Lonecatwithkitten Sat 19-Nov-16 08:28:26

Lady I agree I think you should start the conversation. My OH and I had part of the conversation on our first date, namely did either of us want children in a future relationship. Fortunately neither of us did, but had wanted to it would have been unfair to pursue the relationship.
We have since had other conversations about what we are both looking for in the future. Again we both seem to have the same outlook.

Squeegle Sat 19-Nov-16 08:32:02

Well, what do you want to happen in the future? If it is eating you up you need to ask. If you don't get the answer you want you would do better to confront it rather than to have it eating you up inside. It's hard, but I think you know this.

Crazycat1980 Sat 19-Nov-16 08:40:47

I had this talk two months ago and it ended up with us breaking up.
I still don't know whether I regret pushing things but ultimately he wasn't giving me what I wanted.
I cannot possibly predict what he will say but make sure you are prepared for his answer, I wasn't.

Ellisandra Sat 19-Nov-16 09:18:08

There is only one answer: talk to him.

At your ages (and no plans for a family) it's perfectly possible to be 100% committed to a future together - but be happy that that future means living apart. Which doesn't suit everyone.

ladylouanne Sat 19-Nov-16 12:56:47

I really appreciate everyone's comments. All I really want to hear is that he is committed to the relationship lasting - I have mixed views myself on whether I'd want to live with a man again, let alone marriage. For example, I have some thoughts about a few things I'd like to do next year and want to know if we can make plans together.

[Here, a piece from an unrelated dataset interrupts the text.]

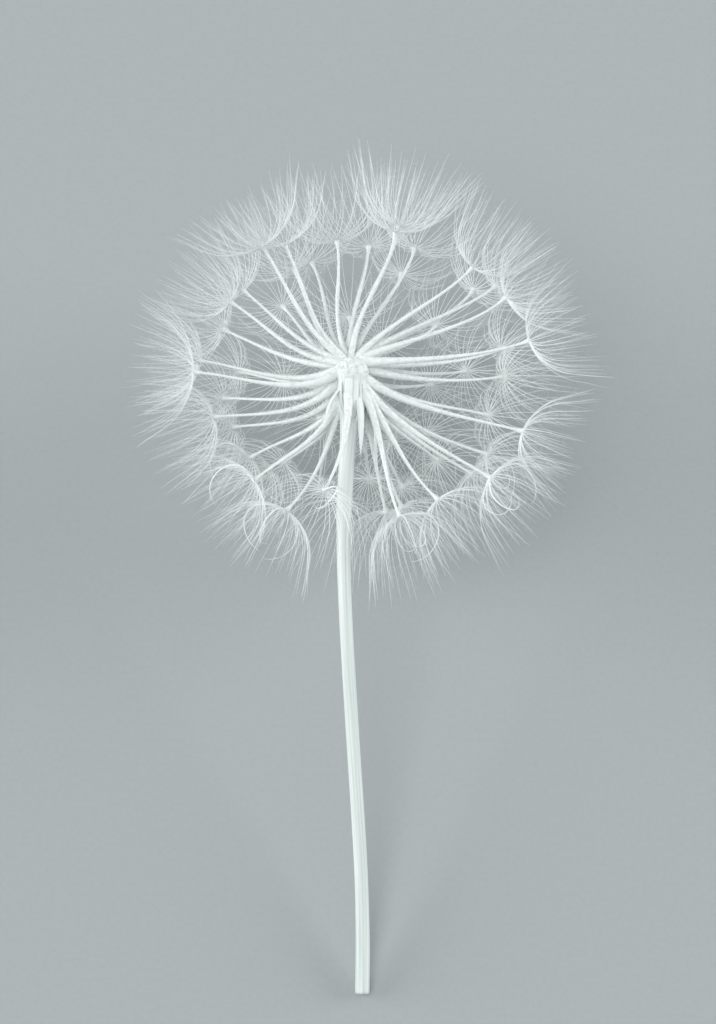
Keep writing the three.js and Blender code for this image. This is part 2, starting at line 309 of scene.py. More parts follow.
@dataclass
class Seed:
    line: list  # points from the root to the disc, evenly spaced
    axis: Vector  # of its parachute
    girth: float  # of its body, against the stoutest
    ray_length: float
    turn: float  # of its first ray round the axis
    polar: float  # of its disc, from the head's top


CURVE_STEPS = 200


def bezier(points, count):
    """Evenly spaced points along a cubic Bezier curve."""
    a, b, c, d = points
    fine = []
    for i in range(CURVE_STEPS + 1):
        t = i / CURVE_STEPS
        s = 1 - t
        fine.append(s**3 * a + 3 * s * s * t * b + 3 * s * t * t * c + t**3 * d)
    return evenly(fine, count)


def evenly(points, count):
    """The same path in count evenly spaced points."""
    runs = [0.0]
    for before, after in zip(points, points[1:]):
        runs.append(runs[-1] + (after - before).length)
    even = []
    k = 0
    for i in range(count):
        run = runs[-1] * i / (count - 1)
        while k < len(runs) - 2 and runs[k + 1] < run:
            k += 1
        share = (run - runs[k]) / (runs[k + 1] - runs[k])
        even.append(points[k].lerp(points[k + 1], share))
    return even


def has_blown_off(polar, azimuth):
    """The seeds that face away from the floor are gone, except beside the stalk."""
    facing = math.acos(math.sin(polar) * math.sin(azimuth))
    return facing < BLOWN_ANGLE and polar < SHELTERED_POLAR


def globe_place(polar, azimuth, reach):
    """Where a disc stands on the globe, which is a little flat along the stalk."""
    return place(
        GLOBE_SHIFT.x + reach * math.sin(polar) * math.cos(azimuth),
        GLOBE_SHIFT.y + reach * math.cos(polar) * GLOBE_FLATNESS,
        GLOBE_SHIFT.z + reach * math.sin(polar) * math.sin(azimuth),
    )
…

I'll brace myself for the conversation!

Myusernameismyusername Sat 19-Nov-16 13:10:48

I think that's a reasonable expectation really, doesn't seem you are asking for any giant changes - I would feel the same. It's too easy to drift along, knowing he was feeling the same could bring you closer together in that sense. If he doesn't want the same then please don't agree to anything you won't be happy with. Hopefully it will all be ok and it's just that he didn't think you 'needed' to talk about it as in, he was already just doing it.